__What this task involves__.
Set down, word for word, the stretch of lines from the one containing "Keep writing the" to the end of the records below.

__Record extracts__.
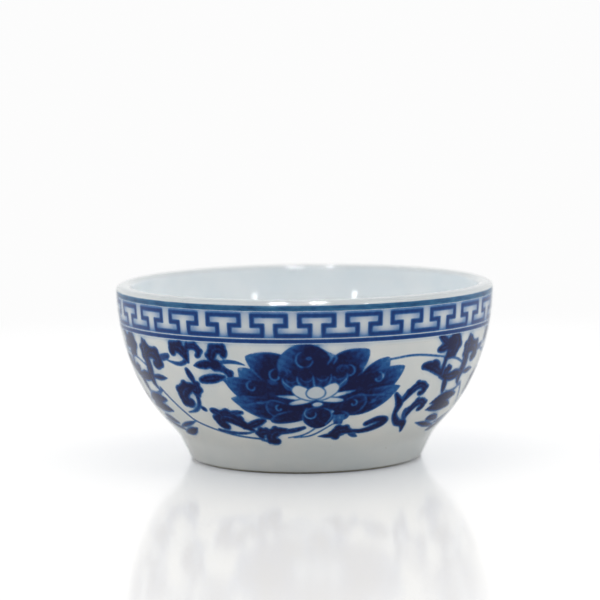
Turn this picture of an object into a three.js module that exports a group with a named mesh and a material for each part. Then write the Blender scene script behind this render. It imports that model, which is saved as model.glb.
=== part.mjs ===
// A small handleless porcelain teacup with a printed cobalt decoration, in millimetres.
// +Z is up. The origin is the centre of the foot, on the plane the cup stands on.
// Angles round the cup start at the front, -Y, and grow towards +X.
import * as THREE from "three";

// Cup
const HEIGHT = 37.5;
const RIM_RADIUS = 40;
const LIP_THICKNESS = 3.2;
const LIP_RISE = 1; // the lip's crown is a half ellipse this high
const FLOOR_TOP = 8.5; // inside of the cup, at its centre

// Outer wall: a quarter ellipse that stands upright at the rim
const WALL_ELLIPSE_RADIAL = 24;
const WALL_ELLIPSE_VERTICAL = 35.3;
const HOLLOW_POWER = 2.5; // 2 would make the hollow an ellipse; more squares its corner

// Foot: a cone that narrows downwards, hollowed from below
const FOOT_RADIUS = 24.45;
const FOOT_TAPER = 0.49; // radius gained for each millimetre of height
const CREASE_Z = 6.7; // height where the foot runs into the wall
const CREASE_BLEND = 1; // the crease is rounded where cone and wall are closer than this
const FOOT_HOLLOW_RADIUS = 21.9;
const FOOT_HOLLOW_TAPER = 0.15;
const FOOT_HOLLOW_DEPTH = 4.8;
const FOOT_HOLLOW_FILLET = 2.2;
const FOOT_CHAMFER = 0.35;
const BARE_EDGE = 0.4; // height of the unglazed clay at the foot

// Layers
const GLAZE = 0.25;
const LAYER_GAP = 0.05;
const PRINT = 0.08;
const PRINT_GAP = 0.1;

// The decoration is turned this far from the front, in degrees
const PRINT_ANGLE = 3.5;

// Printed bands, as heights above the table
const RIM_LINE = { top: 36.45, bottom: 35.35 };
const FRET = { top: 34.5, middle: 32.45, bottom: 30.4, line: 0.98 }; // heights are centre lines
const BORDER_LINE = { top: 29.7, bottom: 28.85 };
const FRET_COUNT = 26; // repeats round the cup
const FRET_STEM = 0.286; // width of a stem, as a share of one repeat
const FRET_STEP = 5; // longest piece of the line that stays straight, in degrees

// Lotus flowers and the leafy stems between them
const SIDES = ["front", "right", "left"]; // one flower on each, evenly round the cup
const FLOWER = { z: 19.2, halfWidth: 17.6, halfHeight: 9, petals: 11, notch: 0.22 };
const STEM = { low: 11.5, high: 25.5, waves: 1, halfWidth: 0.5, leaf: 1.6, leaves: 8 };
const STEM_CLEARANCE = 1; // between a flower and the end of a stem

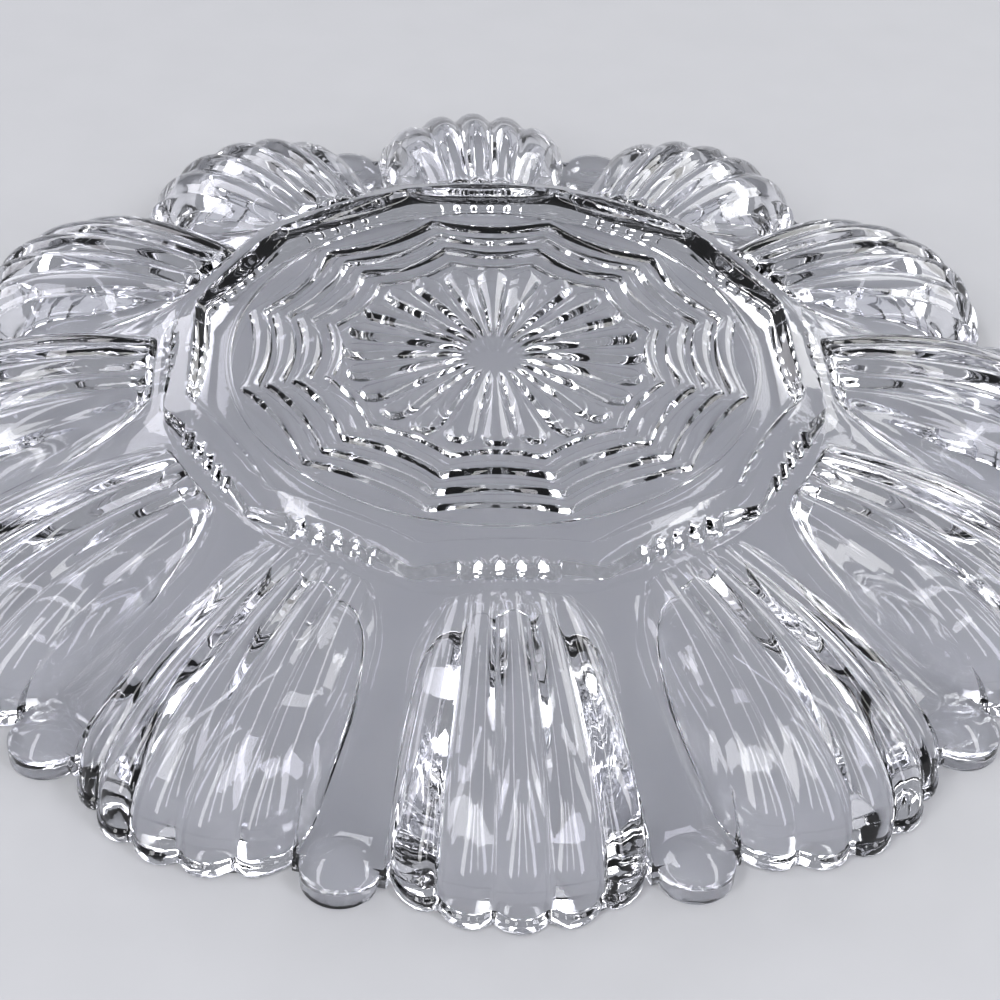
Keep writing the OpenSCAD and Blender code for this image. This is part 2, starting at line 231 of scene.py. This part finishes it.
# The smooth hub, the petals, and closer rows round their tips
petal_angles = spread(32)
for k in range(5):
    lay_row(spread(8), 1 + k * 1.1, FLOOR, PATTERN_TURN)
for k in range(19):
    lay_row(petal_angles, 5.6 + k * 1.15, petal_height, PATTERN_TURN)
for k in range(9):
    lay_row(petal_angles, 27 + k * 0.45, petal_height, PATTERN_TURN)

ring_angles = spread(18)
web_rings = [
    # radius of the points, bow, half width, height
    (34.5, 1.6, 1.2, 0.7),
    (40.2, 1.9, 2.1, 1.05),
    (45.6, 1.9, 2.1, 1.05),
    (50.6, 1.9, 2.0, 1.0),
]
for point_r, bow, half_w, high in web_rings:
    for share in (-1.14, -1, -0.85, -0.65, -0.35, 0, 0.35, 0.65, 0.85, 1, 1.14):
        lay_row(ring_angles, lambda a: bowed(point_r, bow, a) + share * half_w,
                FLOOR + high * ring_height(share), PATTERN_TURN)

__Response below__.
Keep writing the OpenSCAD and Blender code for this image. This is part 2, starting at line 231 of scene.py. This part finishes it.
# The smooth hub, the petals, and closer rows round their tips
petal_angles = spread(32)
for k in range(5):
    lay_row(spread(8), 1 + k * 1.1, FLOOR, PATTERN_TURN)
for k in range(19):
    lay_row(petal_angles, 5.6 + k * 1.15, petal_height, PATTERN_TURN)
for k in range(9):
    lay_row(petal_angles, 27 + k * 0.45, petal_height, PATTERN_TURN)

ring_angles = spread(18)
web_rings = [
    # radius of the points, bow, half width, height
    (34.5, 1.6, 1.2, 0.7),
    (40.2, 1.9, 2.1, 1.05),
    (45.6, 1.9, 2.1, 1.05),
    (50.6, 1.9, 2.0, 1.0),
]
for point_r, bow, half_w, high in web_rings:
    for share in (-1.14, -1, -0.85, -0.65, -0.35, 0, 0.35, 0.65, 0.85, 1, 1.14):
        lay_row(ring_angles, lambda a: bowed(point_r, bow, a) + share * half_w,
                FLOOR + high * ring_height(share), PATTERN_TURN)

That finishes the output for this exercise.